Back when Texas was still Tejas, El Paso, the second oldest settlement in the United States, was the main crossing on the Rio Grande. It still plays that role today, its 700,000 residents joining with another 1.7 million across the river in Ciudad Juarez, Mexico, to form the largest binational (and bilingual) megalopolis in North America. At first sight, massive railyards fill up much of downtown, the belching smelters of copper mills line the riverfront, and the northern reaches are taken up by the giant Fort Bliss military base, where two museums trace the military history of the city from adobe Spanish outpost to largest air defense center in the western world. Its dramatic setting, however, where the Franklin Mountains meet the Chihuahua desert, gives it a certain bold, rough pioneer edge, bearing more relation to old rather than new Mexico, with little of the pastel softness of the Southwest US. Local legend has it that when Wyatt Earp arrived in sharp-shooting El Paso, he thought it too wild for him, and boarded the first train to Tombstone.

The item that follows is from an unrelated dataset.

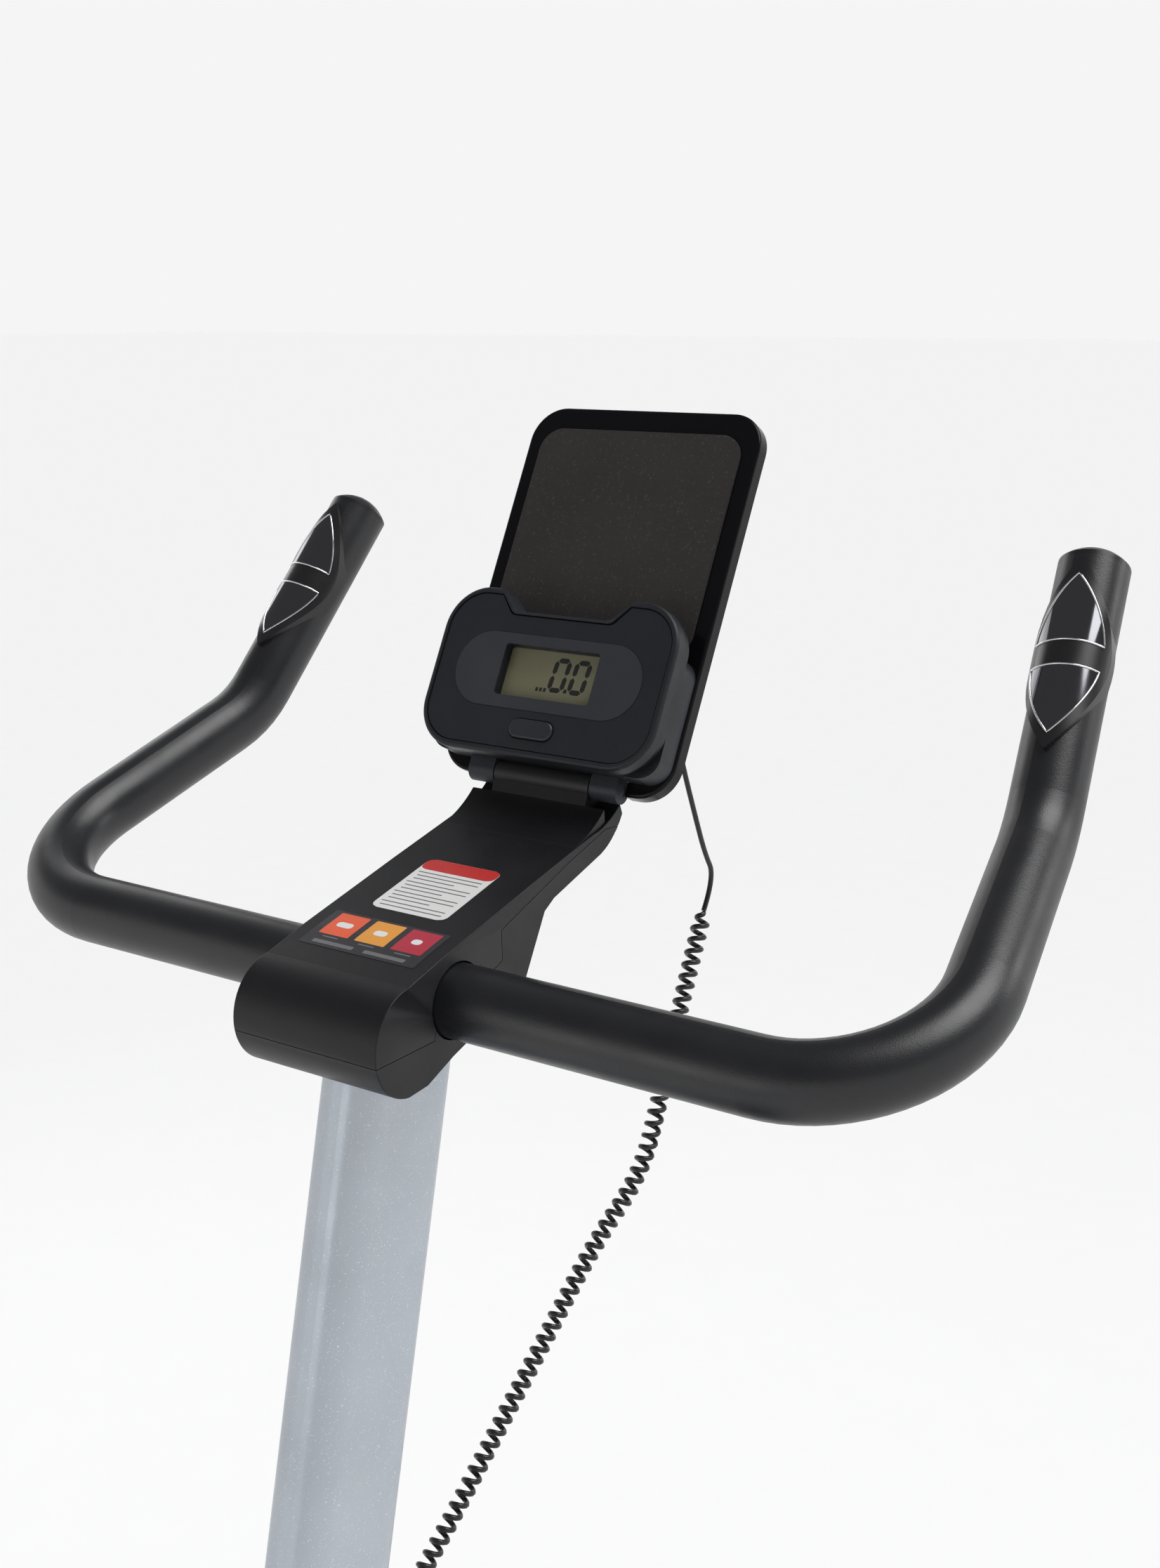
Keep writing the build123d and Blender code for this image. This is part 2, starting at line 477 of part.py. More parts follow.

Downtown El Paso holds surprisingly little to see apart from a couple of passable art museums; what character it has continues to be shaped by the US-Mexico border. In times past outlaws and exiles from either side of the border would take refuge across the river, and today's traffic remains considerable and not entirely uncontroversial. The border itself, the Rio Grande, has caused its share of disagreements: the river changed course quite often in the 1800s, and it was not until the 1960s, when it was run through a concrete channel, that it was made permanent. An attractive park, the Chamizal National Memorial (daily 8am-5pm; free), on the east side of downtown off Paisano Drive, was built to commemorate the settling of the border dispute and provides a pleasant place to picnic. The Border Patrol Museum , 4315 Transmountain Rd at Hwy-54 (Tues-Sun 9am-5pm; free), is a small but engrossing museum explaining the work of the patrollers and highlights the ingenuity of smugglers.